As Antonio Di Natale prepared for the spot kick I was confident it wasn’t going in. I’m sure I think that every time a penalty is given against us and only remember when it turns out to be true. But there was an over-riding sense that we had earned our slice of good fortune after such a good performance and there was no way we would let the opportunity slip.
The first half was fraught but we weren’t as open as the home leg, and after half time we controlled the game and deservedly evened the score up. I dread to think what would have happened in the match and to the club’s fortunes had Szczesny not made that save and we went behind again so soon after our equaliser. But now, for at least another season, we can still count ourselves among Europe’s elite and feast on the riches that provides.
Credit where it’s due
Given the significance of the result, huge credit should be paid to Wenger and the players who performed so bravely for him. The likes of Jenkinson, Szczesny and Walcott excelled under the pressure. As I suggested on Tuesday, the game offered the chance to stop the downward spiral we’ve been on since February and you would hope the confidence the team will take from the result will help.

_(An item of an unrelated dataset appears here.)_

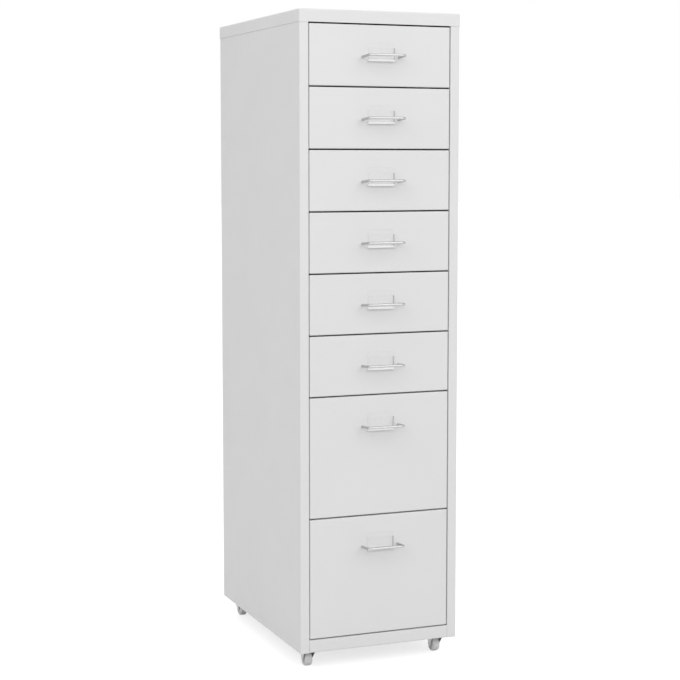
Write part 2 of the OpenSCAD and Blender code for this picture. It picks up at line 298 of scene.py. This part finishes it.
def fold(path, thick, bend, steps=5):
    """Samples (point, normal) along the middle line of a folded sheet, with an arc at each corner.
    A corner may give its own outer bend radius as a third number."""
    points = [Vector(p[:2]) for p in path]
    radii = [(p[2] if len(p) > 2 else bend) - thick / 2 for p in path]
    ways = [(b - a).normalized() for a, b in zip(points, points[1:])]
    samples = [(points[0], side_of(ways[0]))]
    for before, corner, radius, after in zip(ways, points[1:], radii[1:], ways[1:]):
        turn = math.atan2(before.x * after.y - before.y * after.x, before.dot(after))
        side = side_of(before)
        if abs(turn) < STRAIGHT:
            samples.append((corner, side))
            continue
        hand = math.copysign(radius, turn)
        centre = corner - before * radius * math.tan(abs(turn) / 2) + side * hand
        for k in range(steps + 1):
            normal = Matrix.Rotation(turn * k / steps, 2) @ side
            samples.append((centre - normal * hand, normal))
    samples.append((points[-1], side_of(ways[-1])))
    return samples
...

As for Wenger, I had wondered why he looked so cheery in the pre-match press conference; was it genuine confidence, impressive acting skills, or delusion over the weaknesses of his team? The truth is probably a mixture of all three but the win in Italy gives him more licence to stick with his approach and tell those of us who thought he was losing the plot that he’s still right.
The key now, of course, is to make sure what momentum the victory provides is not lost. It is almost inevitable, given the suspensions and injuries, that some of it will disappear with a defeat at Old Trafford on Sunday but realistically our season will start in September after the international break.
We must hope that at that point the money ‘banked’ from Champions League participation and the sales of Fabregas and Nasri has been used to good effect. It would be maddening, and not a little insulting to hard-pressed supporters who turn in week after week, if the funds are not reinvested. I disagree with Wenger that it is ‘super quality’ players that we need – I’d be confident proven Premiership experience will help us – but if that’s the route he wants to go down, he now has the funds to do it and no excuses will be acceptable.
A concluding dream sequence
I like to think of Wenger over the past few months as if he’s been taking part in a poker game. While Ferguson, Mancini and Villas Boas have happily piled chips on the table, a worse-for-wear Wenger has been placing the odd one or two and losing time after time. With the crowds and media watching on and begging him to change his ways, it comes to the winner-takes-all final hand. Then, with that long-forgotten glint in his eye returning, Wenger reveals that it was cold tea he’s been supping all night and his thinking is clearer than ever. With the piles of poker chips almost toppling over in the middle of the table, he calmly reveals a straight flush full of bright red diamonds. Wenger stands up, acknowledges the now-ecstatic crowd and walks away, leaving his winnings behind.
Szczesny’s save keeps the dream alive.